Prompt | Could you write out every entry exactly as it stands?

------ Supplied data ------

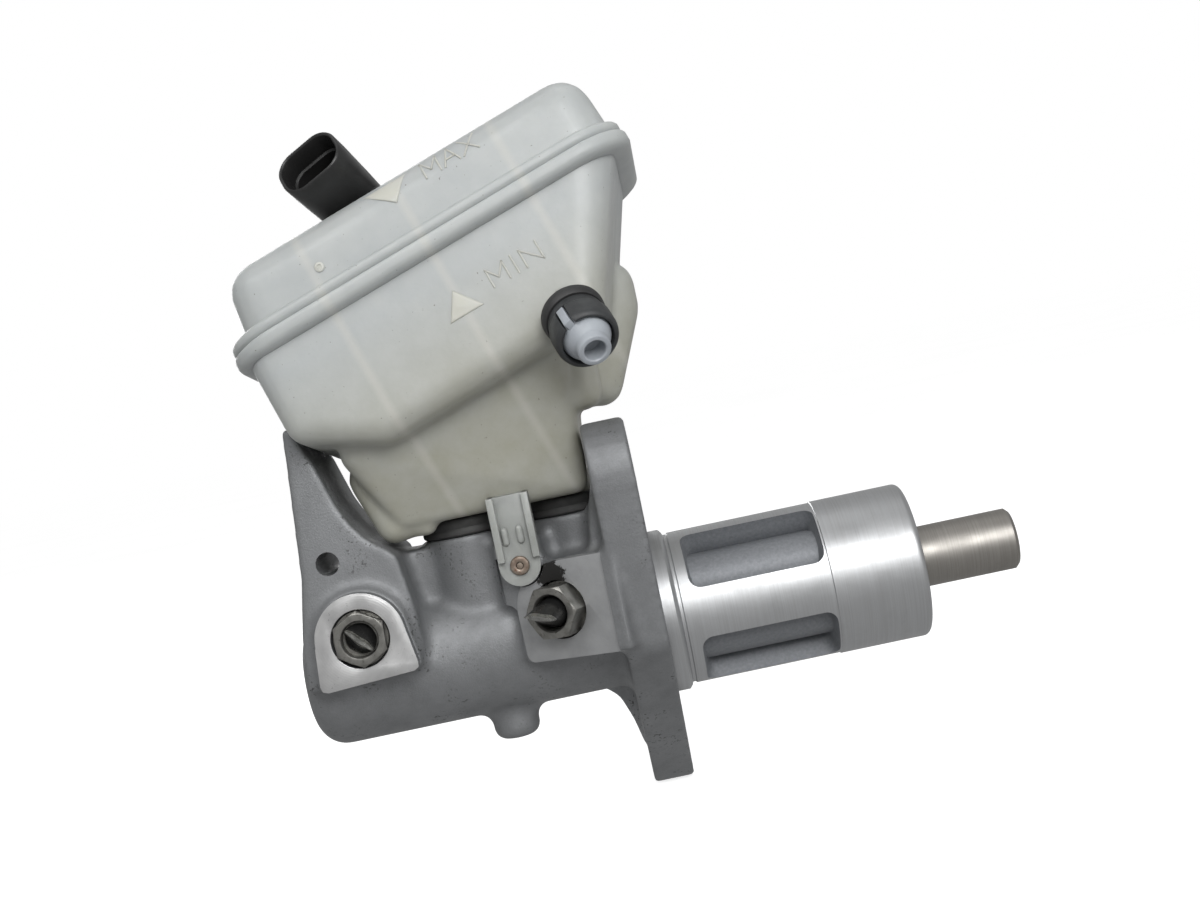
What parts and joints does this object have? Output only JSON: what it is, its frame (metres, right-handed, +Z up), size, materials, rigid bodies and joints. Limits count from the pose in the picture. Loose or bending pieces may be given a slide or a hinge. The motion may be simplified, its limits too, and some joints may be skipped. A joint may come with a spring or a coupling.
{
  "type": "tandem brake master cylinder",
  "caption": "Tandem brake master cylinder: cast body with two pipe ports, flange and spigot, sliding pistons, and a tilted translucent fluid reservoir with sensor and cap.",
  "frame": {"origin": "on the bore axis, in the plane of the flange's mounting face", "axes": "+X along the bore towards the pushrod, +Y away from the side with the two pipe ports, +Z up towards the reservoir"},
  "size_m": [0.1876, 0.0875, 0.1862],
  "materials": {
    "cast_aluminium": "cast, grey, fine grain",
    "bush_plastic": "moulded",
    "seal_rubber": "smooth",
    "spring_steel": "drawn",
    "piston_steel": "ground, satin",
    "piston_aluminium": "turned",
    "grommet_rubber": "moulded",
    "reservoir_plastic": "translucent, blow-weld satin",
    "cap_plastic": "moulded, ribbed",
    "sensor_plastic": "moulded",
    "terminal_brass": "tinned",
    "float_foam": "foamed",
    "magnet_ferrite": "sintered",
    "reed_glass": "clear",
    "plug_plastic": "moulded",
    "zinc_steel": "dulled zinc plate",
    "pipe_black": "black coated, bare at the cut"
  },
  "bodies": {
    "casting": {"cylinder_body": "cast_aluminium", "guide_bush": "bush_plastic", "rod_seal": "seal_rubber", "circlip": "spring_steel", "stop_pin": "spring_steel", "primary_spring": "spring_steel", "secondary_spring": "spring_steel", "front_grommet": "grommet_rubber", "rear_grommet": "grommet_rubber", "reservoir_lower_shell": "reservoir_plastic", "reservoir_upper_shell": "reservoir_plastic", "retaining_pin": "zinc_steel", "filler_strainer": "reservoir_plastic", "level_sensor_housing": "sensor_plastic", "sensor_terminals": "terminal_brass", "reed_switch": "reed_glass", "outlet_seal_ring": "seal_rubber", "outlet_boot": "grommet_rubber", "outlet_plug": "plug_plastic", "front_tube_nut": "zinc_steel", "rear_tube_nut": "zinc_steel", "front_pipe_stub": "pipe_black", "rear_pipe_stub": "pipe_black"},
    "primary": {"primary_piston": "piston_steel", "primary_cup": "seal_rubber", "primary_rear_cup": "seal_rubber", "spring_screw": "spring_steel"},
    "secondary": {"secondary_piston": "piston_aluminium", "secondary_cup": "seal_rubber", "secondary_rear_cup": "seal_rubber", "spring_retainer": "spring_steel"},
    "cap": {"filler_cap": "cap_plastic", "cap_gasket": "seal_rubber"},
    "float": {"level_float": "float_foam", "float_magnet": "magnet_ferrite"}
  },
  "joints": [
    {"name": "primary_stroke", "type": "slide", "parent": "casting", "child": "primary", "axis": [-1, 0, 0], "range_m": [0, 0.022], "stiffness_N_per_m": 2200, "springref_m": -0.02, "deforming": ["primary_spring"]},
    {"name": "secondary_stroke", "type": "slide", "parent": "casting", "child": "secondary", "axis": [-1, 0, 0], "range_m": [0, 0.011], "deforming": ["secondary_spring"]},
    {"name": "cap_turn", "type": "hinge", "parent": "casting", "child": "cap", "pos_m": [-0.01996, 0.01456, 0.12553], "axis": [-0.3224, 0.1392, 0.9363], "range_deg": [0, 90]},
    {"name": "float_rise", "type": "slide", "parent": "casting", "child": "float", "axis": [-0.3224, 0.1392, 0.9363], "range_m": [0, 0.022]}
  ],
  "couplings": [
    {"joint": "secondary_stroke", "follows": "primary_stroke", "ratio": 0.5}
  ]
}
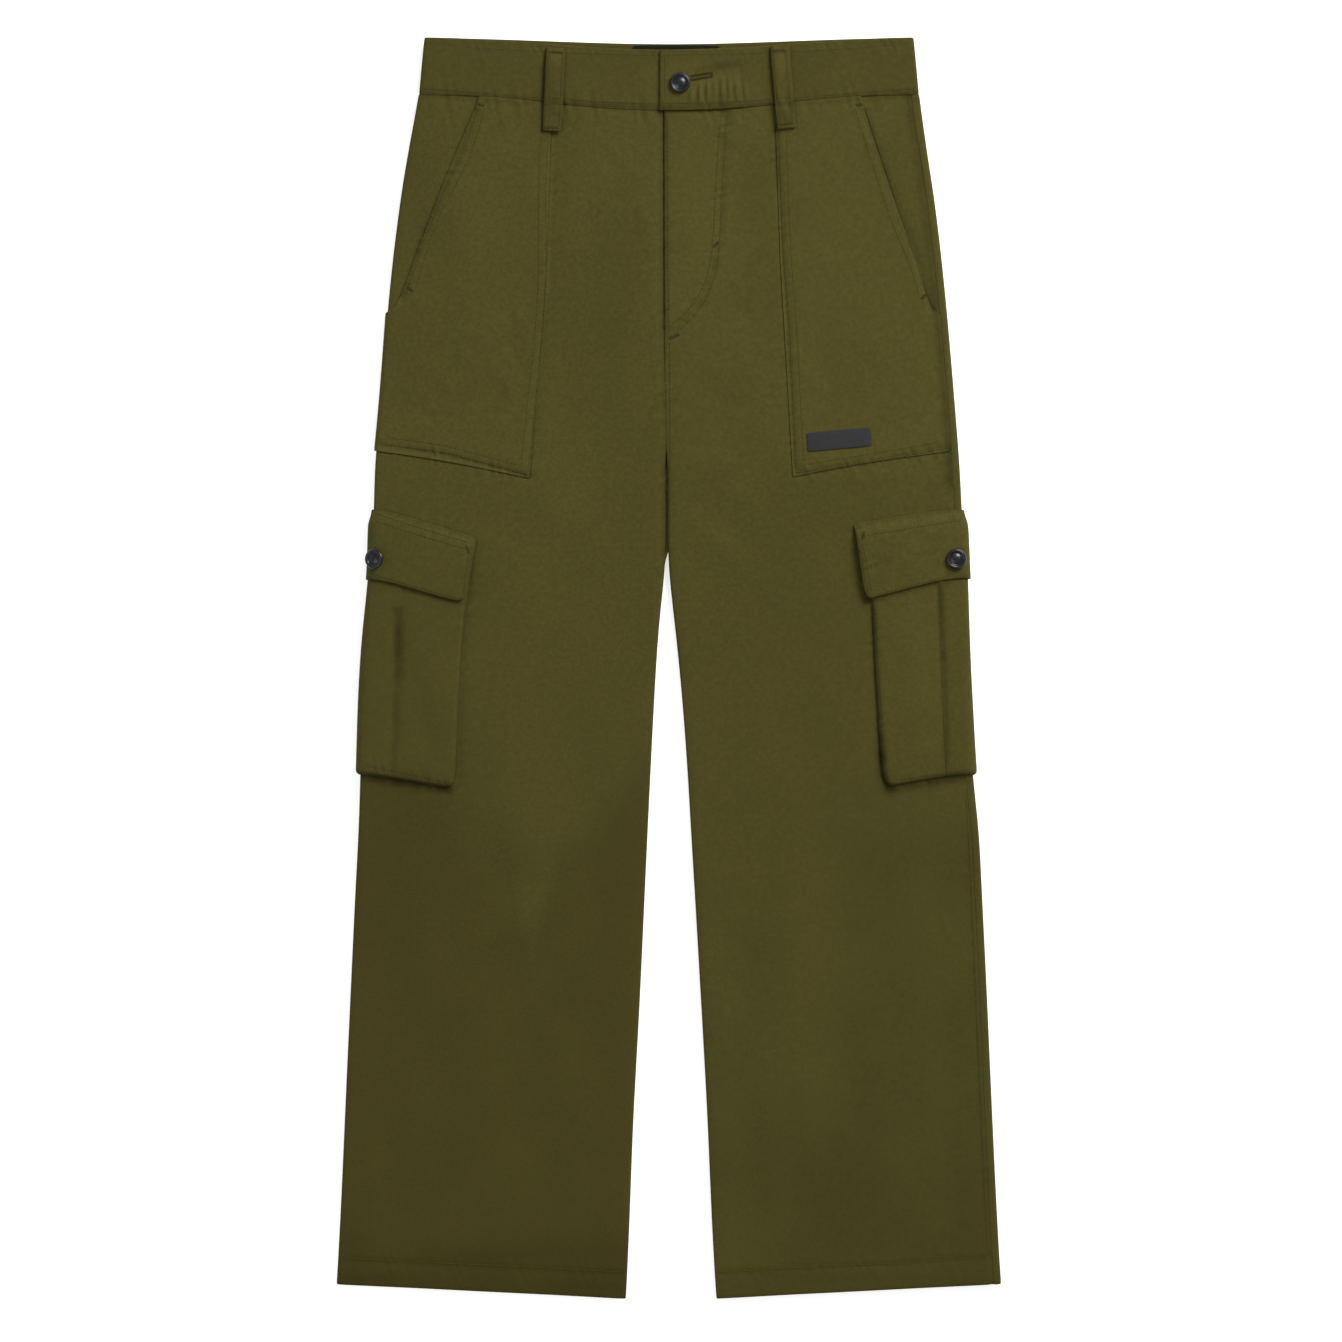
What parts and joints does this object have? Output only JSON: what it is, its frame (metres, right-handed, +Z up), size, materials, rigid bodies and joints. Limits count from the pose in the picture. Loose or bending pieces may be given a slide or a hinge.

------

Task output |
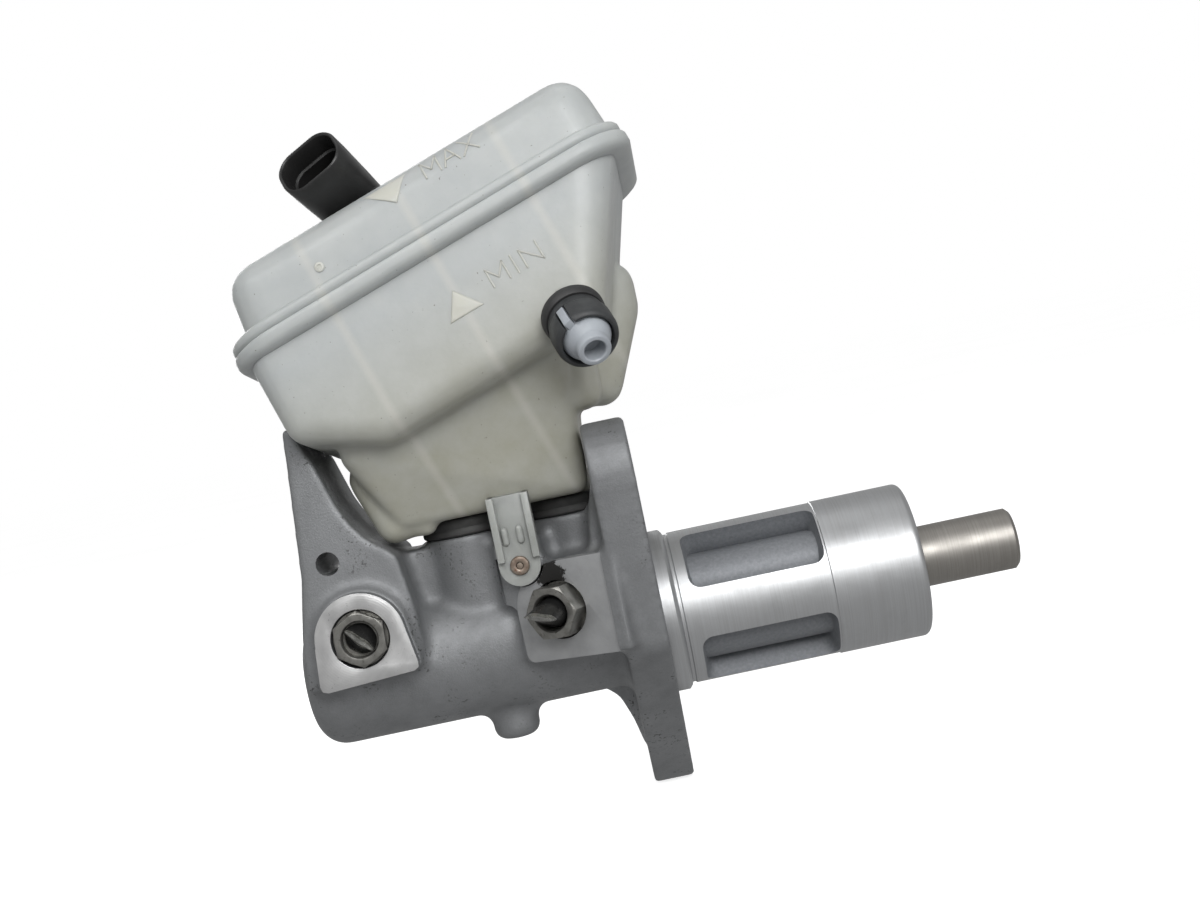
What parts and joints does this object have? Output only JSON: what it is, its frame (metres, right-handed, +Z up), size, materials, rigid bodies and joints. Limits count from the pose in the picture. Loose or bending pieces may be given a slide or a hinge. The motion may be simplified, its limits too, and some joints may be skipped. A joint may come with a spring or a coupling.
{
  "type": "tandem brake master cylinder",
  "caption": "Tandem brake master cylinder: cast body with two pipe ports, flange and spigot, sliding pistons, and a tilted translucent fluid reservoir with sensor and cap.",
  "frame": {"origin": "on the bore axis, in the plane of the flange's mounting face", "axes": "+X along the bore towards the pushrod, +Y away from the side with the two pipe ports, +Z up towards the reservoir"},
  "size_m": [0.1876, 0.0875, 0.1862],
  "materials": {
    "cast_aluminium": "cast, grey, fine grain",
    "bush_plastic": "moulded",
    "seal_rubber": "smooth",
    "spring_steel": "drawn",
    "piston_steel": "ground, satin",
    "piston_aluminium": "turned",
    "grommet_rubber": "moulded",
    "reservoir_plastic": "translucent, blow-weld satin",
    "cap_plastic": "moulded, ribbed",
    "sensor_plastic": "moulded",
    "terminal_brass": "tinned",
    "float_foam": "foamed",
    "magnet_ferrite": "sintered",
    "reed_glass": "clear",
    "plug_plastic": "moulded",
    "zinc_steel": "dulled zinc plate",
    "pipe_black": "black coated, bare at the cut"
  },
  "bodies": {
    "casting": {"cylinder_body": "cast_aluminium", "guide_bush": "bush_plastic", "rod_seal": "seal_rubber", "circlip": "spring_steel", "stop_pin": "spring_steel", "primary_spring": "spring_steel", "secondary_spring": "spring_steel", "front_grommet": "grommet_rubber", "rear_grommet": "grommet_rubber", "reservoir_lower_shell": "reservoir_plastic", "reservoir_upper_shell": "reservoir_plastic", "retaining_pin": "zinc_steel", "filler_strainer": "reservoir_plastic", "level_sensor_housing": "sensor_plastic", "sensor_terminals": "terminal_brass", "reed_switch": "reed_glass", "outlet_seal_ring": "seal_rubber", "outlet_boot": "grommet_rubber", "outlet_plug": "plug_plastic", "front_tube_nut": "zinc_steel", "rear_tube_nut": "zinc_steel", "front_pipe_stub": "pipe_black", "rear_pipe_stub": "pipe_black"},
    "primary": {"primary_piston": "piston_steel", "primary_cup": "seal_rubber", "primary_rear_cup": "seal_rubber", "spring_screw": "spring_steel"},
    "secondary": {"secondary_piston": "piston_aluminium", "secondary_cup": "seal_rubber", "secondary_rear_cup": "seal_rubber", "spring_retainer": "spring_steel"},
    "cap": {"filler_cap": "cap_plastic", "cap_gasket": "seal_rubber"},
    "float": {"level_float": "float_foam", "float_magnet": "magnet_ferrite"}
  },
  "joints": [
    {"name": "primary_stroke", "type": "slide", "parent": "casting", "child": "primary", "axis": [-1, 0, 0], "range_m": [0, 0.022], "stiffness_N_per_m": 2200, "springref_m": -0.02, "deforming": ["primary_spring"]},
    {"name": "secondary_stroke", "type": "slide", "parent": "casting", "child": "secondary", "axis": [-1, 0, 0], "range_m": [0, 0.011], "deforming": ["secondary_spring"]},
    {"name": "cap_turn", "type": "hinge", "parent": "casting", "child": "cap", "pos_m": [-0.01996, 0.01456, 0.12553], "axis": [-0.3224, 0.1392, 0.9363], "range_deg": [0, 90]},
    {"name": "float_rise", "type": "slide", "parent": "casting", "child": "float", "axis": [-0.3224, 0.1392, 0.9363], "range_m": [0, 0.022]}
  ],
  "couplings": [
    {"joint": "secondary_stroke", "follows": "primary_stroke", "ratio": 0.5}
  ]
}
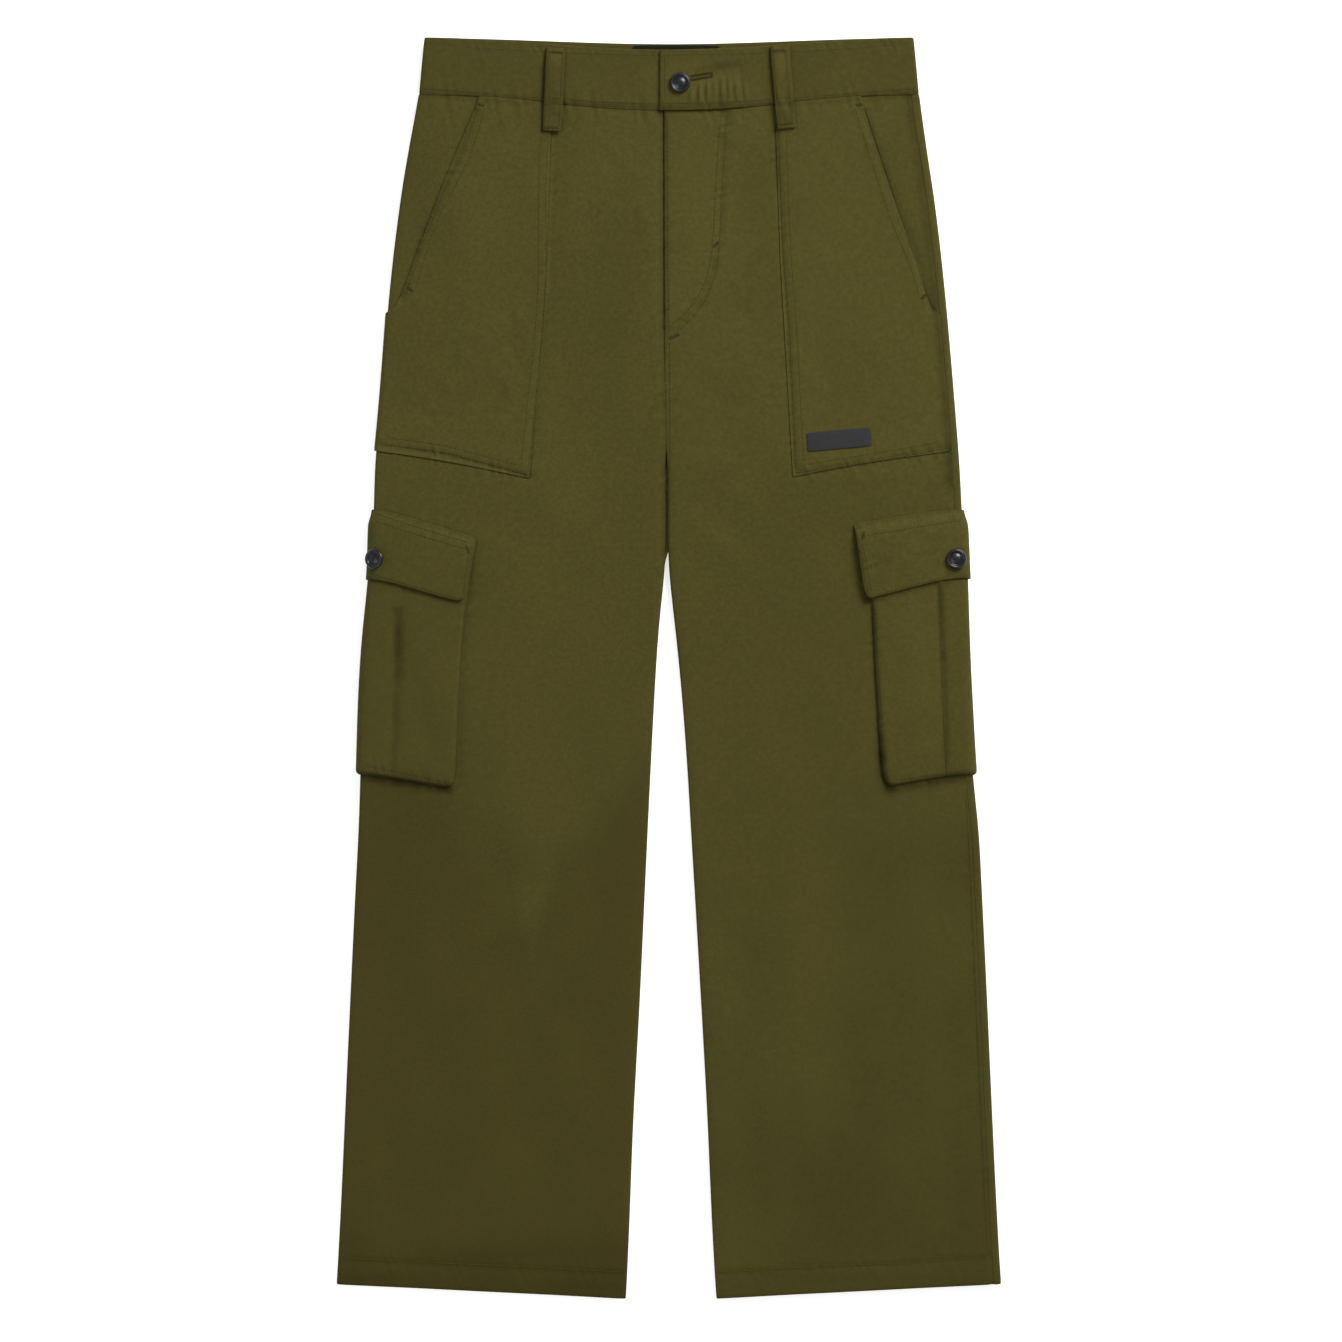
What parts and joints does this object have? Output only JSON: what it is, its frame (metres, right-handed, +Z up), size, materials, rigid bodies and joints. Limits count from the pose in the picture. Loose or bending pieces may be given a slide or a hinge.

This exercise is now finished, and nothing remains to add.